A major strength of the study is that it is based on the analysis of a database containing the total Swedish population, which enabled extended and precise stratified analysis. While our definition of type 2 diabetes deviates somewhat from that used in the national diabetes register (NPR),37 it rests on register information about hospital diagnoses (both inpatients and external visits) as well as on specific medication for type 2 diabetes. Moreover, patients with type 1 diabetes were excluded, which may ensure the use of insulin as a proxy for type 2 diabetes. However, patients with other types of diabetes mellitus (such as latent autoimmune diabetes in adults) might have been misdiagnosed with type 2 diabetes, and vice versa. This could also be the case with a number of patients with MODY (Maturity Onset Diabetes in Young) since by 2010 this type of diabetes was still not coded in the NPR. A few patients in our study population might also have used metformin for polycystic ovary syndrome. In addition, in a nationwide population study, underdiagnosis of type 2 diabetes is inevitable since many individuals are unaware of their disease. However, since we included all patients on antidiabetic pharmacological treatment at any point from 2006 to 2010, we still included a major share of all patients with type 2 diabetes. We have not performed a formal validation study, but we think the validity of the type 2 diabetes diagnosis is not a major concern for our study. An alternative approach could be to identify cases of type 2 diabetes from the NPR.38 However, it could be possible that undiagnosed type 2 diabetes is more frequent in deprived groups and therefore our results may underestimate the existing socioeconomic differences.

The aim of this article was to document the heterogeneity of the demographic and socioeconomic distribution of type 2 diabetes in Sweden, rather than to build a predictive model that can be used in other contexts. However, the results are very similar when using bootstrapping for internal validation according to current recommendations.39 In any case, on the basis of this study, we can draw conclusions about correlations, but not about causal relationships.

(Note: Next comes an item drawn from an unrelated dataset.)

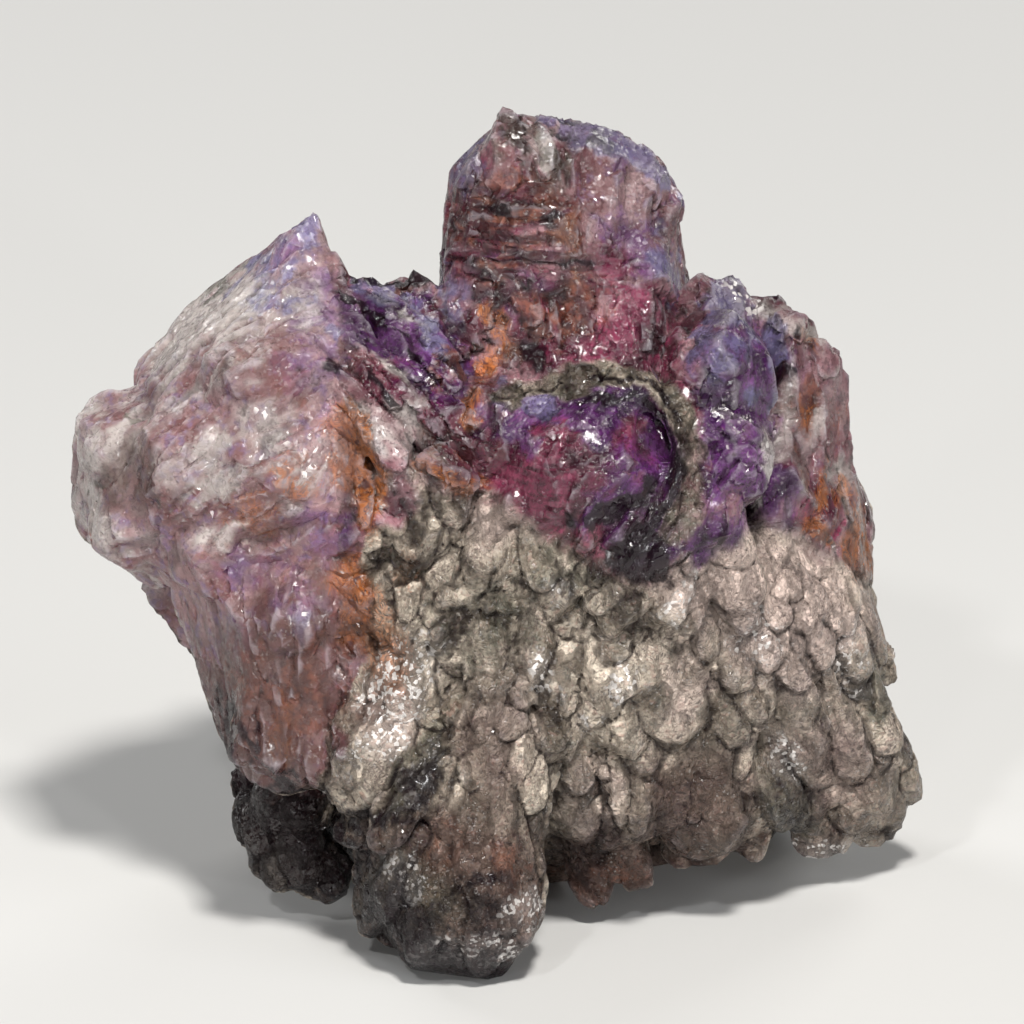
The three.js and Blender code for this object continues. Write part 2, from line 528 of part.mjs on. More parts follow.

Socioeconomic factors are conceptualized as root or upstream determinants of disease. That is to say, from a longitudinal perspective, many diseases are mediators rather than independent causes. Moreover, we did not consider the influence of the neighborhood environment in our analyses. Hence, extended analyses including certain diseases and/or neighborhood environmental factors may discover further heterogeneity.

It should further be noted that while a previously more compressed distribution of income in Sweden has in recent years given way to an increasing economic inequality,40 formerly relatively narrow income gaps in combination with remaining tenets of a strong social welfare system including universal healthcare may limit the generalizability of our findings, by attenuating the relationship between the socioeconomic variables and type 2 diabetes risk.

Conclusion

Through studying several socioeconomic and demographic variables in combination, our study revealed a complex heterogeneity of type 2 diabetes risk. This mapping of type 2 diabetes risk, drawing on intersectionality theory, represents a contribution to previous research in the field.4 The analysis indicated that the combined information about age, gender, income, education, and immigration status gave an acceptable DA. This fact, together with the large absolute risk for type 2 diabetes in some intersectional strata, provides important information for more precise public health interventions.24 25 41 Consideration of group average differences in type 2 diabetes risk as well as the DA of this information represents an improved analytical strategy, in correspondence with the principles of proportionate universalism,35 36 for informing decisions regarding the degree to which public health interventions need to be universal or targeted.